Same here, used to only buy seagate years ago, moved to HGST, out of all the drives in my home NAS, the 22 x 4TB HGST drives I have only 1 has failed in the last 3 years. Out of the 6 x 1.5TB seagate drives over a 3 years period all 6 died. Out of 7 (plus 4 of the replacements) x 2TB segate drives over 4 years, 9 have failed.
At work out of 50 of the 2TB seagates, only 10 are left working over 4 years also.
HGST started as a merger of HItachi and IBM, who made the infamous "Deathstar" drives, some of the worst ever. Manufacturers have bad runs and good runs, and it's hard to draw any overall conclusions, in my experience.
Personally I liked Western Digital, but I recognized even at the time that this was mostly superstition on my part. Now that they've merged with HGST I have yet to form a new preference for rotating drives. For SSDs I tend to feel like Intel is the best bet, Samsung is a budget choice, and everyone else isn't worth trusting my cat pictures to...
I know they are and I know they do. I had the deathstars also. Had 2 x 75GXP's when the first one died the click of death, they replaced it with a 60GXP, how nice, giving me a smaller drive. When the second died, I complained, they gave me a 120GXP. They both died just over a year later with the click of death.
Right now, until data proves otherwise (been using backblaze hard drive stats). I will use HGST for now, if other drives improve and I am unable to get more of these drives when I need more storage (or my experience of the drives change) I will change to another manufacturer.
The helium is in there because it's less dense than air, reducing friction and hence heat and power consumption. Since the whole point is low density, I imagine it's at 1 atm or less, so the worst case would be air mixes in and makes the drive gradually run hotter. For cleanliness reasons drives are normally sealed anyway, so I don't see this being a big problem.

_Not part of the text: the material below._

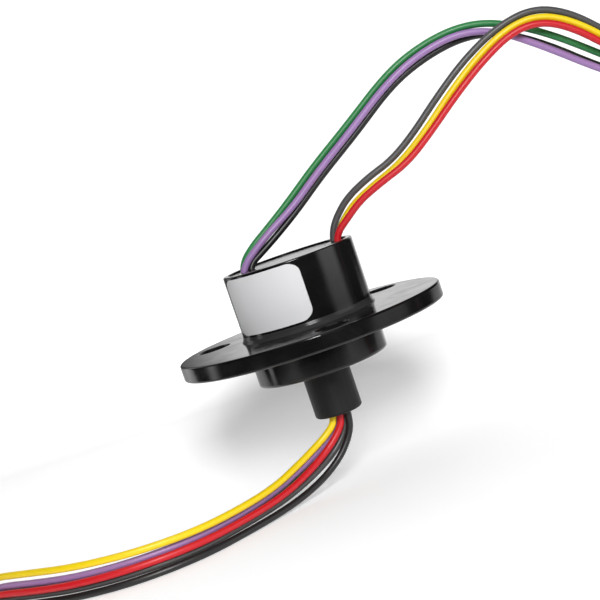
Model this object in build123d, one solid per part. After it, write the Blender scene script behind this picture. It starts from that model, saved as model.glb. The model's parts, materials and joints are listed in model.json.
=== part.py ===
from build123d import *
import math
import os

# A flanged capsule slip ring with six circuits, in millimetres.
# The rotation axis is Z. The origin lies on it, in the flange's face on the body's side.
# The stator's leads leave the top end, the rotor's leads leave the stub at the bottom.

# Flange, body tube and hub
flange_d = 44.5
flange_t = 2.7
flange_edge_r = 0.35
body_d = 22.0
tube_length = 11.2
tube_wall = 1.1
tube_edge_r = 0.3
hub_length = 5.1
hub_edge_r = 0.5
hub_floor_t = 0.8
hub_shelf_t = 0.1
spigot_length = 1.5
spigot_wall = 0.55
spigot_gap = 0.02

# Bolt holes, placed across the flange's free width
bolt_count = 3
bolt_circle_share = 0.57778
bolt_hole_share = 0.24
first_bolt_deg = 40.7
bolt_chamfer = 0.2

# End cap, seated on a ledge in the tube
cap_depth = 0.3
cap_t = 1.5
cap_rim_t = 0.5
cap_groove = 0.3
cap_fit = 0.05
cap_edge_r = 0.15
ledge_t = 1.0
ledge_w = 0.7
roof_t = 0.9
journal_room = 0.5
seat_lip = 0.5
boss_wall = 1.2

# Lead exits through the cap, as shares of the body's diameter
exit_slot_w_share = 0.123
exit_slot_l_share = 0.191
left_exit_x_share = 0.3114
left_exit_y_share = 0.0045
right_exit_x_share = 0.3659
right_exit_y_share = 0.0227

# Bead of adhesive round the seam between the tube and the flange
seam_foot = 0.45
seam_height = 1.05
seam_neck = 0.12

# Nameplate, left bare
label_t = 0.08
label_start_deg = 194.5
label_end_deg = 276.0
label_low_share = 0.125
label_high_share = 0.96
label_corner_r = 1.7

# Rotor
stub_d = 7.97
stub_length = 8.0
stub_edge_r = 0.5
stub_bore_d = 5.2
bore_chamfer = 0.25
potting_depth = 0.5
floor_gap = 0.2
collar_wall = 0.9
collar_t = 0.6
core_d = 5.2
core_bore_d = 3.6
core_bore_end = 0.6

# Slip rings and the insulating spacers between them
ring_count = 6
ring_wall = 1.0
groove_share = 0.4
spacer_share = 0.4
spacer_proud = 0.33
stack_fit = 0.01

# Brushes: a pair of spring wires in each ring's groove, on two upright boards
brush_share = 0.21
brush_gap = 0.05
brush_past = 1.4
board_t = 0.8
board_width_share = 0.41
board_sink = 0.8
board_clear = 0.35
board_fit = 0.05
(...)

The helium shortage has been wildly overstated: https://www.wired.com/2016/06/dire-helium-shortage-vastly-inflated/
Most helium comes from natural gas wells, and until recently prices were so low that most gas producers didn't bother to separate it out -- even though removing the non-flammable helium improved the heating value of the gas. It just wasn't worth enough to be worth the trouble. The reason for the depressed prices was the US selling off its massive, 1920s-era helium reserve. So when the reserve started to get low, people worried that there was no production capacity in place to replace it -- and then the blockade of Qatar precipitated a minor panic because it temporarily cut off about 30% of the worldwide supply.